Sagesse High School, Mary Mother of Wisdom is a private, Catholic co-educational school located in the suburb of Ain Saadeh, Matn District, Lebanon (30 minute drive from Beirut Rafic Hariri International Airport). Sagesse High School operates under the supervision of the General Secretariat of Catholic Schools in Lebanon as well as being a member of the La Sagesse institution of the archdiocese of Beirut, and is internationally accredited by the Middle States Association of Colleges and Schools as of 2009. Sagesse High School is also the first IB World School in the country, offering the International Baccalaureate since 1995.

==History==
The school was founded in 1992 under the presidency of Fr. Sauveur El Khoury. It became a member of the IBO in 1995. Fr. El-Khoury was appointed to a sister-Sagesse school and replaced by Vice President Fr. Edgard Madi. In 2006, Fr. Edgard Madi was appointed archbishop in Brazil and Fr. Sauveur El-Khoury returned as president. In 2007, Fr. El-Khoury was appointed a Monsignor and replaced by Fr. Gabriel Tabet. In 2009, the school was granted accreditation by MSA after their visit. In 2019, Fr. Joe Daccache replaced Fr. Tabet as president, and currently holds the title of Rector.

==Curricula==
There are three educational programs:

- International Baccalaureate (IB Diploma)
- American System Program (SAT 1, SAT 2, TOEFL, AP Preparation)
- Lebanese Baccalaureate Program

The Special Education Department caters for students with language-based learning difficulties (Dyslexia, Dysgraphia, Dyscalculia, non-verbal learning disorder), learning gaps, mild speech and language delay/ mild psychomotor delays, ADD/ADHD, and Slow learning. The curriculum is designed to give students the broadest possible education, whilst preparing them to further their education in their chosen college or university in Lebanon and abroad.
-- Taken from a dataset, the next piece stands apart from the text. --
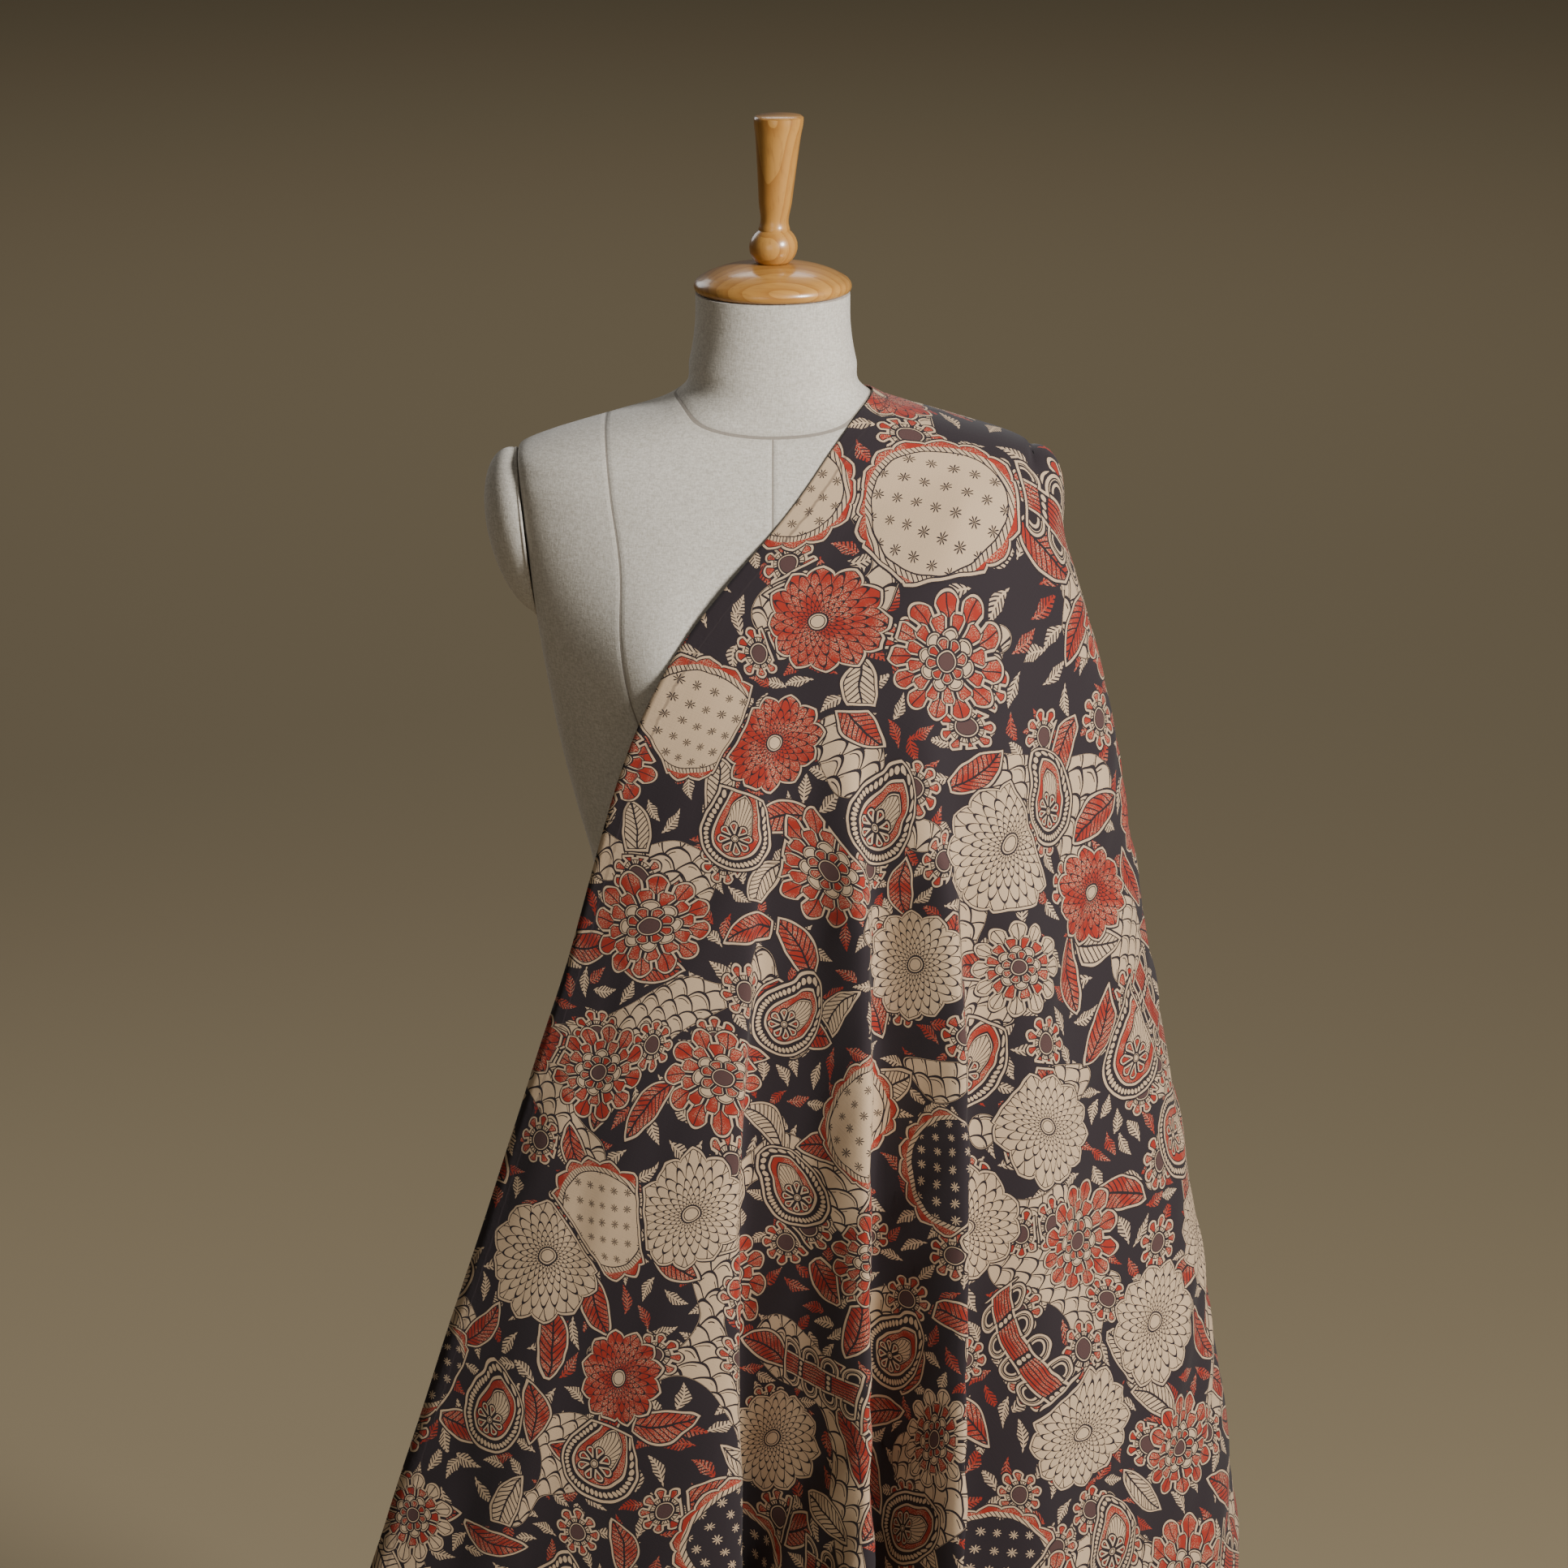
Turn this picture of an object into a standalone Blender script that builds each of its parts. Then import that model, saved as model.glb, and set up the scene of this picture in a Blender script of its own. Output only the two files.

Students are considered special needs students if they are diagnosed by an approved independent psychologist and the School's psychologist as having one of the following disabilities prior to admission, or if they are referred to the Special Education Unit by a Head of Division at a later stage:

- Students with learning disabilities as defined by Lebanese law including: Dyslexia, dysgraphia, dyscalculia, ADD, ADHD, Epilepsy
- Students identified as slow learners (borderline IQ)
- Students with psychomotor or speech difficulties

==Alma mater==
The school's Alma Mater was originally a brief hymn sung by the missionaries of Mother Teresa of Calcutta to the Virgin Mary and is sung by the students every morning after morning prayer.